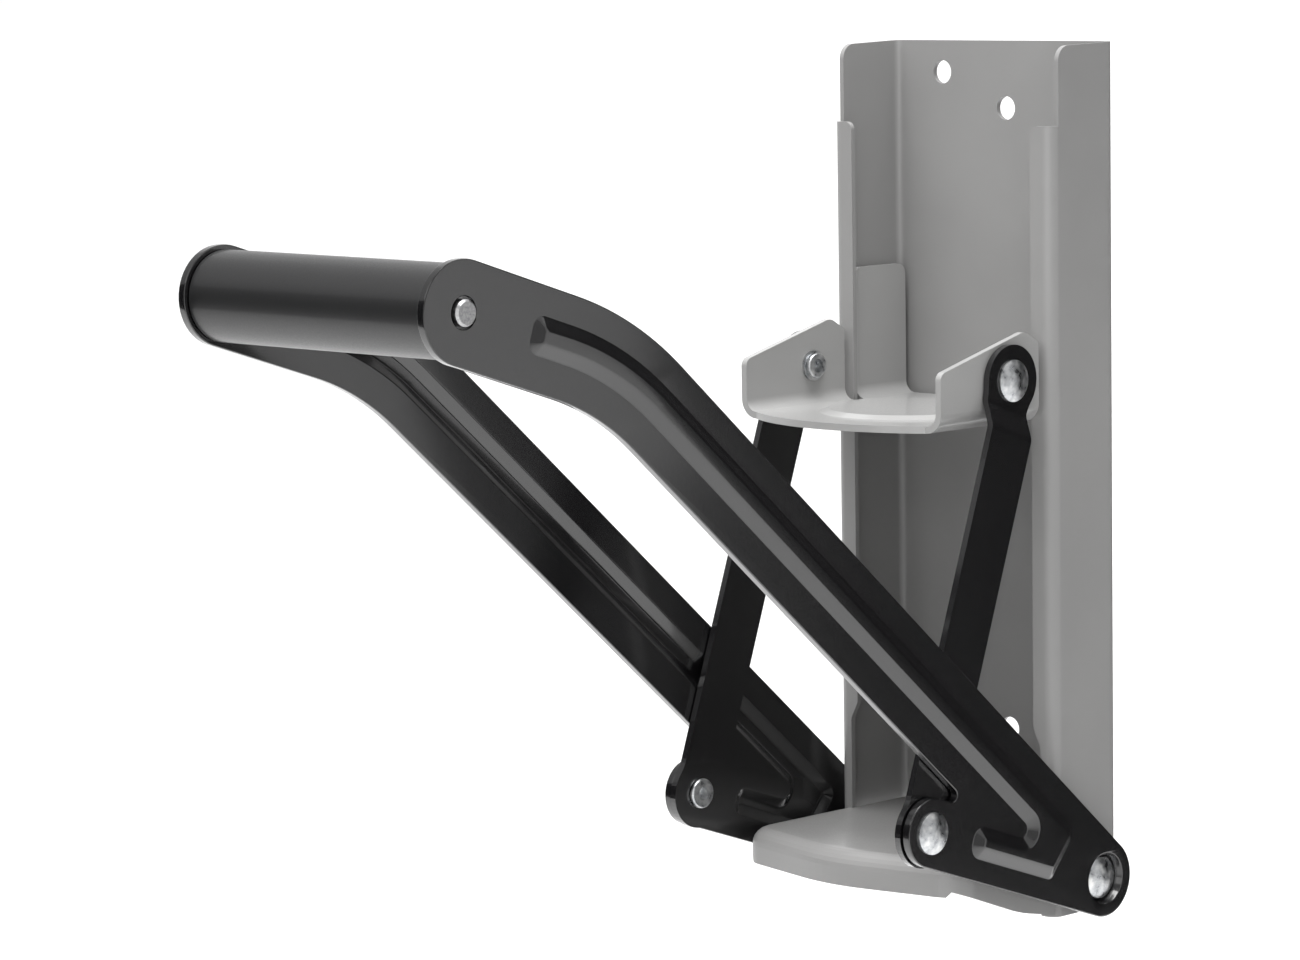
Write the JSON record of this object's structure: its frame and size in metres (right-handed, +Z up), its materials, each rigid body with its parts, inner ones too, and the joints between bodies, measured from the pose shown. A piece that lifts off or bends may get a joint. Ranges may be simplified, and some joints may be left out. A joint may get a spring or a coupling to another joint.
{
  "type": "lever can crusher",
  "caption": "Wall-mounted lever can crusher: a bent two-arm lever with a cross grip pulls a press plate down a lipped channel onto a small base tray.",
  "frame": {"origin": "on the wall face of the channel's back plate, midway between the side flanges and level with the lever's frame pivots", "axes": "+X to the right side, -Y out from the wall towards the user, +Z up"},
  "size_m": [0.1006, 0.2737, 0.2542],
  "materials": {
    "grey_paint": "satin",
    "black_paint": "semi-gloss",
    "grip_black": "satin",
    "rod_steel": "satin",
    "zinc": "bright zinc",
    "plug_plastic": "matte"
  },
  "bodies": {
    "frame": {"frame_channel": "grey_paint", "base_tray": "grey_paint", "frame_pivot_rivet_right": "zinc", "frame_pivot_rivet_left": "zinc", "frame_pivot_washer_right": "zinc", "frame_pivot_washer_left": "zinc"},
    "press": {"press_plate": "grey_paint", "press_pivot_rivet_right": "zinc", "press_pivot_rivet_left": "zinc", "press_pivot_washer_right": "zinc", "press_pivot_washer_left": "zinc"},
    "link_right": {"link_right": "black_paint", "arm_link_rivet_tail_right": "zinc"},
    "link_left": {"link_left": "black_paint", "arm_link_rivet_tail_left": "zinc"},
    "lever": {"lever_arm_right": "black_paint", "lever_arm_left": "black_paint", "arm_link_rivet_head_right": "zinc", "arm_link_rivet_head_left": "zinc", "grip_rod": "rod_steel"},
    "grip": {"grip_tube": "grip_black", "grip_plug_right": "plug_plastic", "grip_plug_left": "plug_plastic"}
  },
  "joints": [
    {"name": "lever_swing", "type": "hinge", "parent": "frame", "child": "lever", "pos_m": [0, -0.0129, 0], "axis": [1, 0, 0], "range_deg": [-8, 70]},
    {"name": "press_slide", "type": "slide", "parent": "frame", "child": "press", "axis": [0, 0, 1], "range_m": [-0.0808, 0.0094]},
    {"name": "link_right_swing", "type": "hinge", "parent": "press", "child": "link_right", "pos_m": [0, -0.0445, 0.14809], "axis": [1, 0, 0], "range_deg": [-1.5, 12]},
    {"name": "link_left_swing", "type": "hinge", "parent": "press", "child": "link_left", "pos_m": [0, -0.0445, 0.14809], "axis": [1, 0, 0], "range_deg": [-1.5, 12]},
    {"name": "grip_spin", "type": "hinge", "parent": "lever", "child": "grip", "pos_m": [0, -0.26009, 0.18291], "axis": [1, 0, 0], "continuous": true}
  ],
  "couplings": [
    {"joint": "press_slide", "follows": "lever_swing", "m_per_rad": -0.066},
    {"joint": "link_right_swing", "follows": "lever_swing", "ratio": 0.1683},
    {"joint": "link_left_swing", "follows": "lever_swing", "ratio": 0.1683}
  ]
}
_ _ _ _ _ _ _
- To be done
Quote each line of the data above exactly as written.

- Task result
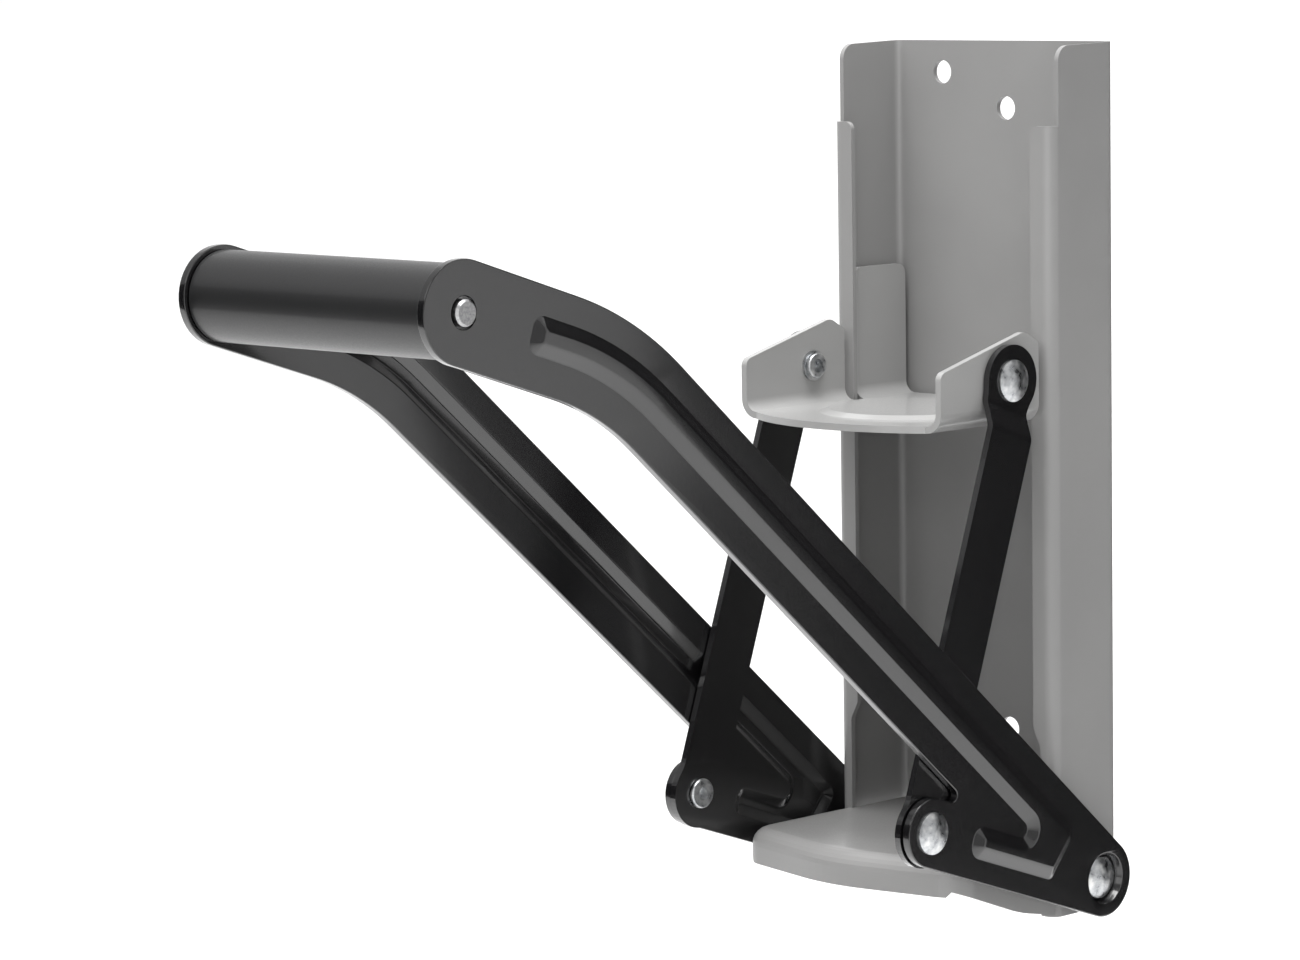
Write the JSON record of this object's structure: its frame and size in metres (right-handed, +Z up), its materials, each rigid body with its parts, inner ones too, and the joints between bodies, measured from the pose shown. A piece that lifts off or bends may get a joint. Ranges may be simplified, and some joints may be left out. A joint may get a spring or a coupling to another joint.
{
  "type": "lever can crusher",
  "caption": "Wall-mounted lever can crusher: a bent two-arm lever with a cross grip pulls a press plate down a lipped channel onto a small base tray.",
  "frame": {"origin": "on the wall face of the channel's back plate, midway between the side flanges and level with the lever's frame pivots", "axes": "+X to the right side, -Y out from the wall towards the user, +Z up"},
  "size_m": [0.1006, 0.2737, 0.2542],
  "materials": {
    "grey_paint": "satin",
    "black_paint": "semi-gloss",
    "grip_black": "satin",
    "rod_steel": "satin",
    "zinc": "bright zinc",
    "plug_plastic": "matte"
  },
  "bodies": {
    "frame": {"frame_channel": "grey_paint", "base_tray": "grey_paint", "frame_pivot_rivet_right": "zinc", "frame_pivot_rivet_left": "zinc", "frame_pivot_washer_right": "zinc", "frame_pivot_washer_left": "zinc"},
    "press": {"press_plate": "grey_paint", "press_pivot_rivet_right": "zinc", "press_pivot_rivet_left": "zinc", "press_pivot_washer_right": "zinc", "press_pivot_washer_left": "zinc"},
    "link_right": {"link_right": "black_paint", "arm_link_rivet_tail_right": "zinc"},
    "link_left": {"link_left": "black_paint", "arm_link_rivet_tail_left": "zinc"},
    "lever": {"lever_arm_right": "black_paint", "lever_arm_left": "black_paint", "arm_link_rivet_head_right": "zinc", "arm_link_rivet_head_left": "zinc", "grip_rod": "rod_steel"},
    "grip": {"grip_tube": "grip_black", "grip_plug_right": "plug_plastic", "grip_plug_left": "plug_plastic"}
  },
  "joints": [
    {"name": "lever_swing", "type": "hinge", "parent": "frame", "child": "lever", "pos_m": [0, -0.0129, 0], "axis": [1, 0, 0], "range_deg": [-8, 70]},
    {"name": "press_slide", "type": "slide", "parent": "frame", "child": "press", "axis": [0, 0, 1], "range_m": [-0.0808, 0.0094]},
    {"name": "link_right_swing", "type": "hinge", "parent": "press", "child": "link_right", "pos_m": [0, -0.0445, 0.14809], "axis": [1, 0, 0], "range_deg": [-1.5, 12]},
    {"name": "link_left_swing", "type": "hinge", "parent": "press", "child": "link_left", "pos_m": [0, -0.0445, 0.14809], "axis": [1, 0, 0], "range_deg": [-1.5, 12]},
    {"name": "grip_spin", "type": "hinge", "parent": "lever", "child": "grip", "pos_m": [0, -0.26009, 0.18291], "axis": [1, 0, 0], "continuous": true}
  ],
  "couplings": [
    {"joint": "press_slide", "follows": "lever_swing", "m_per_rad": -0.066},
    {"joint": "link_right_swing", "follows": "lever_swing", "ratio": 0.1683},
    {"joint": "link_left_swing", "follows": "lever_swing", "ratio": 0.1683}
  ]
}